More on the inflation puzzle.

I recently explained why I thought price level estimates may not be as useful as the ideal price index is in economic theory.  Although theoretical treatments of the price level do consider quality-adjustments that are necessary, a lot of technological innovation may better be thought of as a reduction in the price of some new good from infinity rather than an improvement in the general quality of an already-existing item.  Three problems immediately strike me as relevant:

(1) As an example of how revolutionary innovation presents a conceptual problem, consider that the leap from horse-carriages to automobiles could be included in the quality-adjusted price for transportation, albeit imprecisely.  On the other hand, the Internet allowed us to do things that were previously impossible; by the mid-1990s the price of a consumer email had fallen from approximately infinity a decade ago to the cost of a computer and dial-up service.  Similarly, the advent of modern home appliances provided a higher quality substitute for full-time homemakers at a lower price than the unmeasured opportunity cost of having women work at home.

(2) In addition to conceptual problems such as the above, quality adjustments are too crude and may give a false sense of empirical precision.  A so-called hedonic adjustment for laptops might regress the price against memory and display resolution to recognize innovation in computer technology that may not be evident in the price.  But in practice these adjustments can’t retain relevance for more than five or six years; for example the relationship people have with their personal laptop has changed immeasurably over the past 20 years.

(3) There’s no good way to properly adjust for durable goods.  The Bureau of Labor Statistics presents this as a dilemma because economists think the price of durables increases more slowly than frequently-consumed goods.  A more conceptually-intractable issue is that as the economic life of goods increases the durable purchase is depreciated over a longer time; a special version of quality improvements that aren’t measurable.
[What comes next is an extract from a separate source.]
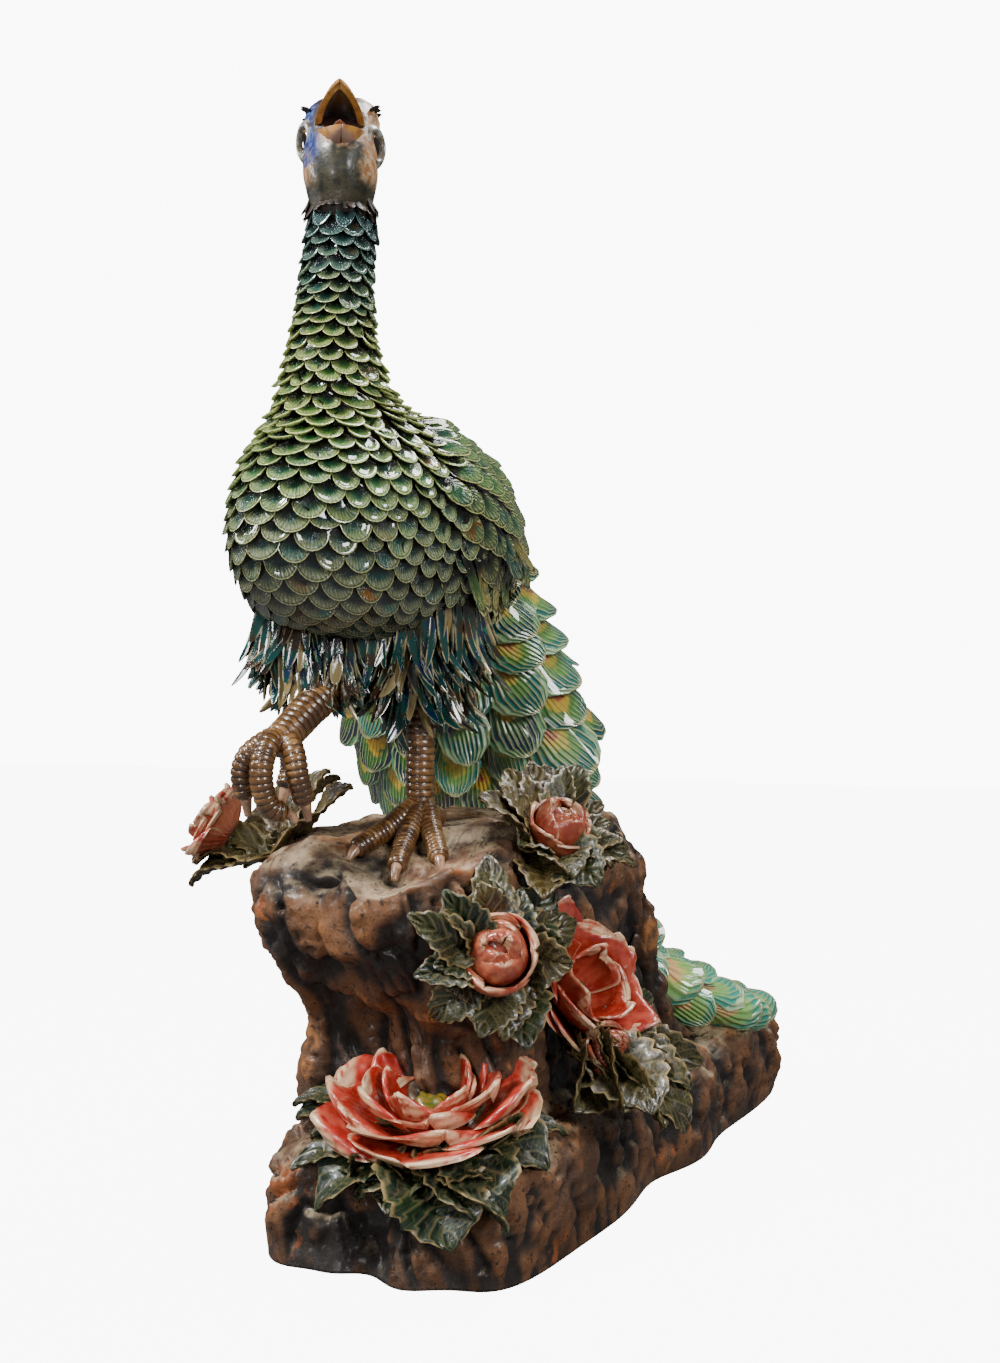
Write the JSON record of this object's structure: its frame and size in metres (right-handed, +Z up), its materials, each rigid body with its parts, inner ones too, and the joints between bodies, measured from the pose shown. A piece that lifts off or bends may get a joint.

Each of these pose a big problem because they affect some goods and not others.  For example, the most durable purchases, like houses and cars, have sufficiently developed rental markets allowing economists to discover imputed prices.  Laptops and phones may last longer now, though it would be hard to observe.  This results in an inconsistency that corrects itself, resulting in a directional bias.  Let’s say laptop prices increased by 20 percent over 5 years, quality remained similar, but usable life increased from 5 to 15 years.  A personal expenditures based index would initially note an increase in price level as people purchased the more expensive laptop.  However, as they replace laptops at a much lower rate than before, the relevant measured expenditure would indicate a decline in the price level.  After some time, the measured price level of the two laptops may even out, but there is a problem because so long as we know that there is rapid innovation within an industry, the presented price level estimate presents a directional bias.

Year to year changes in the price level may not have some of these problems, but they are also irrelevant when they are as low as they are.  It may be true that things that already exist have a tendency to slowly increase in price over time; but it’s not clear to me why that’s relevant for long-term monetary policy decisions, since the measure doesn’t seem to tell you much that walking around a few retail stores does not.

Measures of inflation seem more useful to me as a benchmark price for common consumer items, than as some estimate of a theoretically-relevant price level that is used to inform monetary policy choices or other important economic policy.